Другие стихотворения Вяземского, Дмитриева, Писарева, относящиеся к этой «эпиграмматической войне», см. в кн.: Русская эпиграмма второй половины XVIII – начала ХХ в. Л., 1975, с. 281–282, 356–357, 365–368; см. также эпиграмму «Важное приобретение…» на с. 380 наст. изд.

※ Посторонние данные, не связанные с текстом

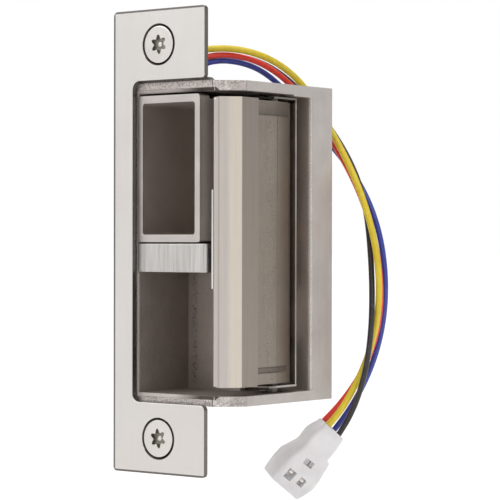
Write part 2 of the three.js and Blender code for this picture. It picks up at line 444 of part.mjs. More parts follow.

(1) Фаусту вложил // Он первый умысел развратный… – Предание о докторе Фаусте как изобретателе книгопечатания основано на отождествлении его с печатником XV в. Иоганном Фустом.
Отрывок из Гете*
Полярная звезда на 1825 год. Вопреки названию («Отрывок»), стихотворение представляет собою вполне законченное произведение, по-своему интерпретирующее тему «Пролога в театре» из трагедии Гете «Фауст»: «Грибоедов, с одной стороны, отбрасывает последние четыре реплики Пролога, отходящие от сатирической темы; с другой стороны, он широко развертывает сатирическое обозрение Директора, превращая его в сатиру на современное общество, каким оно является в театральных креслах, переосмысленную в духе обличительных монологов Чацкого… Грибоедов удлинил отрывок (монолог Директора. – С. Ф.) на одну треть (вместо восемнадцати стихов – двадцать четыре). Ряд мотивов сатирического характера он вставил от себя… Другие места… он развил и видоизменил по-своему, везде придавая желчный характер сатире, у Гете – довольно безобидной. Так, он превратил наивного читателя рецензий в придирчивого рецензента (Гете: «И, что всего хуже, многие приходят после чтения газет…»), кокетливым зрительницам приписал коварные умыслы (Гете: «Дамы показывают себя и свои наряды и без жалованья участвуют в представлении…»), мирных картежников сделал опасными шулерами (Гете: «Этот после спектакля надеется на картежную игру…»). Так Гете становится похож на Грибоедова, политического оппозиционера и общественника, пишущего сатиру на светское общество» (Жирмунский В. М. Гете в русской литературе. Л., 1981, с. 119–120). Заканчивая свой «отрывок» защитой высоких принципов поэзии (у Гете Поэт в конце концов соглашается с Директором и Весельчаком), Грибоедов переосмыляет весь «Пролог в театре». Одновременно с Грибоедовым к теме «Пролога в театре» обратился Пушкин в стихотворении «Разговор книгопродавца с поэтом», напечатанном в 1825 году в качестве предисловия к первой главе «Евгения Онегина» (см.: Фесенко Ю.П. Пушкин и Грибоедов, – В кн.: Временник Пушкинской комиссии, 1980. Л., 1983, с. 103–106), и А. А. Шишков (Одесский альманах на 1831 год, с. 310–319). «Отрывок из Гете» вызвал несколько сочувственных откликов в журналах того времени. Он перекликается с наброском предисловия к «Горю от ума» (см. с. 371 наст. изд.).
Телешовой*
Сын отечества, 1825, ч. XCIX, № 1. Об обстоятельствах написания этого стихотворения см. в письме к Бегичеву от 4 января 1825 года, с. 506 наст. изд. Балерина Е. А. Телешова исполняла роль волшебницы, очаровывающей героя, в балете «Руслан и Людмила, или Низвержение Черномора, злого волшебника» (либретто А. Н. Глушковского, музыка Фр. Шольца), поставленном на петербургской сцене 8 декабря 1824 года. В описании танца Грибоедов перефразирует строфу ХХ первой главы «Евгения Онегина», посвященную Е. И. Истоминой, – строфа эта (без ведома автора) была опубликована в журнале «Литературные листки», 1824, № 4, с. 148–149.
(1) Эдем – к этому слову при первой публикации стихотворения дано следующее примечание редактора: «Эдем Зороастров, жилище Пери, воображаемых восточными народами существ, которых парси и даже мусульманы представляют себе в цветах радуги и бальзамических испарениях роз и ясминов».